I carried those words with me and considered them carefully throughout my entire trip.
On the eve of my flight back home, I took myself out for cozy dinner and drinks at my favorite pub in Dublin. Very off the beaten path and the perfect spot to bid a farewell. It’s probably important to note that I was the youngest person in the room by at least 25 years. And, yes, I am not saying the name of the establishment because I do not want any of you to know about it. LMAAAOOO.
Just as I was finishing up my lamb stew (I balled out), a group of traditional Irish folk musicians appeared, sat in a corner and set up shop. All dads. No mics. A tin whistle was involved. Nothing about it was showy and everything about it was heartfelt. As the night went on, person after person would join the circle to sing or play along. Irish Jeff Bridges invited me to sing at one point, but I graciously declined since showing up others with my incomparable talent isn’t really my thing. The whole evening was personal and warm and everything the Nashville “house show” wishes it could be.
The combination of the gorgeous music, being two Guinesses deep and reaching my journey’s end was a lot. I just sat there and listened and cried so much. The woman next me leaned over and said, “If it’s a boy, don’t cry.” I laughed, then cried harder.
I thought about that quote from the documentary and wondered what question had finally revealed and answered itself. Themes of growing up and the avoidance of growing up were heavy throughout my trip. That’s nice and all, but I realized that the real answer actually had nothing to do with me and my silly quarter life woes.
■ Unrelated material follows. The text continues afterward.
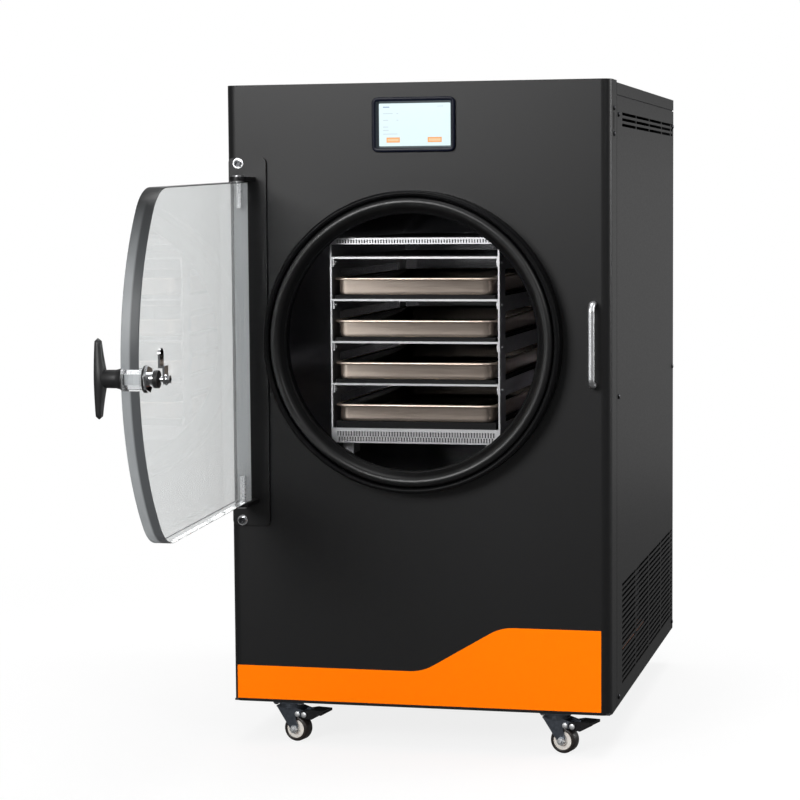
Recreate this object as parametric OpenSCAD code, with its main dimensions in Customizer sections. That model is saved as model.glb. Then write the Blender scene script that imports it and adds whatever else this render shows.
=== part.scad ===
/* [Cabinet] */
// Width of the cabinet
cab_w = 592; // [570:1:700]
// Depth of the cabinet from front face to back face
cab_d = 762; // [700:1:920]
// Height of the cabinet without its casters
cab_h = 950; // [920:1:1150]
// Thickness of the cabinet's sheet steel
sheet_t = 2; // [1.2:0.1:3]
// Radius of the front panel's upright corners
corner_r = 15; // [6:1:20]
// Depth that the front panel turns back at the sides
return_d = 60; // [45:1:80]
// Width of the seams between the panels
seam = 2; // [1:0.5:4]
// Height of the top cover's turned-down edge
cover_drop = 18; // [8:1:30]
// How far the front panel stands above the top cover
front_rise = 3; // [1:0.5:5]

/* [Louvres] */
// Height of one louvre slot
louvre_h = 4.4; // [3:0.1:6]
// Pitch of the louvre rows
louvre_pitch = 8.4; // [7:0.1:10]
// Rows of louvres at the bottom of a side panel
louvre_rows = 19; // [8:1:19]
// Rows of louvres at the top of a side panel
louvre_rows_top = 3; // [1:1:5]
// Slots in one louvre row
louvre_columns = 4; // [2:1:8]
// Web of metal between two slots in a row
louvre_web = 7; // [5:1:20]

/* [Chamber] */
// Sideways place of the chamber's axis
chamber_x = -3; // [-10:1:10]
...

This journey allowed me to take a glimpse into lives different than my own. To travel is to be a guest somewhere. To be a guest somewhere is not to take what you see and the stories you hear and make it all about you; to be a guest somewhere is to listen, observe and appreciate intently. The music and community shared that night in Dublin reminded me that the answer all along had been found in the people, and travel should be as simple as that.